Bootloaders and LinuxBIOS

Yinghai Lu yhlu at tyan.com
Tue Jun 8 11:04:00 CEST 2004


Eric,

Maybe someone add some build instruction for Etherboot for LinuxBIOS would
solve the payload building problem.

Regards

YH

-----邮件原件-----
发件人: linuxbios-admin at clustermatic.org
[mailto:linuxbios-admin at clustermatic.org] 代表 Eric W. Biederman
发送时间: 2004年6月8日 1:04
收件人: LinuxBIOS
主题: Bootloaders and LinuxBIOS


As the freebiosv1 tree grew and developed we had a lot of disagreement
about bootloaders.  What should linuxbios do in condition X.  It was
clear that there was no way that in the linuxbios tree itself we could
satisfy all of the developers.  You can see remnants of this in
the freebios1 tree in src/lib/linuxbiosmain.c

Coming into this confusion I proposed a truce, that would give us
greater flexibility and allow a single LinuxBIOS source tree for
everyone.  That was to have a really stupid bootloader in LinuxBIOS
that was smart enough to load a real bootloader.  That is where
elfboot comes from.  

To prove my concept I ported etherboot to run under LinuxBIOS as that 
was the only bootloader I could find that actually had real
hardware drivers.  In this scenario the fact that etherboot 
well with my style of booting was no longer a threat because people
were free to use their own code.  Etherboot was also choosen because
of it's strong core team of maintainers and you can all see the
results of that decision today.

Out of this concept we had additional bootloaders written or ported:
ADLO, FILO, OpenBIOS, baremetal, linux kernel, etc.

So from everything I can see this concept has been a success.  I have
seen no complaints.  We don't have more because it is not the easiest
thing to write standalone code to the bare metal.  But this is
something time and starting to catch up on our LinuxBIOS ports 
has been overcoming.

One of the large reasons I was a great proponet of the simple/stupid
bootloader in LinuxBIOS to load a real one is that draws a line around
what functionality LinuxBIOS shall provide.  Anything over that line
is code bloat.

Several months ago as I was involved in other things Yhlu noted that
FILO had been added to LinuxBIOS without a word.   The way he described
it I thought it was as a driver to elfboot.  I expressed my concerns
at that time, but I really have not had time to do anything.  And if
it was a driver it was seriously pushing the line I had drawn against
feature bloat, and really coming close to starting another bootloader
feature war but it was perhaps ok.  

Later I finally had time to start syncing my code with the main
LinuxBIOS and I saw what that code actually was, and I was shocked.
This code had crossed the line, it had broken the truce, it was
feature bloat.  Not to talk about how useless a disk based bootloader
is without a configuration file.  From that moment on I have not
seen a reasonable solution besides deleting that code from LinuxBIOS.

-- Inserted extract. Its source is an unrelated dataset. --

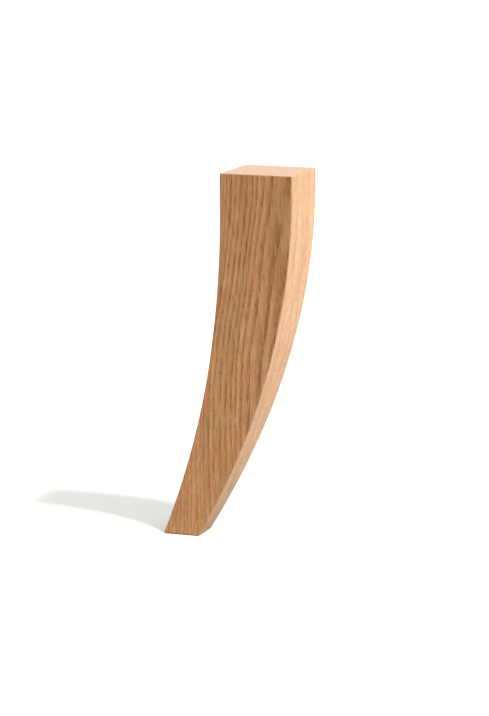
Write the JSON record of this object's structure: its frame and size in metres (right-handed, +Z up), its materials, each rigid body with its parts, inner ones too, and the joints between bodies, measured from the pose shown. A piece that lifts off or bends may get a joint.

Last time we had this conversation 2 problems were mentioned that
this code solves.
1) People have a hard time setting up an external payload.
2) There are not any bootloaders for the ppc that run under LinuxBIOS.

To the problem of setting up an external payload I propose we can
include FILO into the tree like baremetal and simply make it the
default payload.  If you don't change anything it will get built.
That solves the problem without breaking the design.

To the problem of there not being any bootloaders for the ppc that
run under LinuxBIOS.  I respond that one of the x86 based bootloaders
would not be hard to port, or better yet we can just use a kernel
with kexec built in.  Although I would strongly be with the amount of
embedded activity that happens with the ppc if none of the native
ppc bootloaders could not be easily adopted.

In addition I have seen noone except the guys at LANL who are even
interested in the built in FILO. 

I have a few additional technical objections as well.  Just like when
someone tried to include etherboot the code in the LinuxBIOS tree has
languished, and is much less capable a solution.

Having to support bootloaders places an additional burden upon the
LinuxBIOS code that must be considered when the code must be
refactored or cleaned up.  And we have not even succeed in a
sufficiently clean and stable API that we are willing to freeze the
core interfaces and make stable releases from the LinuxBIOS tree, only
adding new ports or extensions to the existing API that cannot
possibly break old ports.

So does someone have a reason to keep the built-in FILO besides being
lazy slobs who want something-for-nothing and are not willing to put
in the work to make production quality solutions?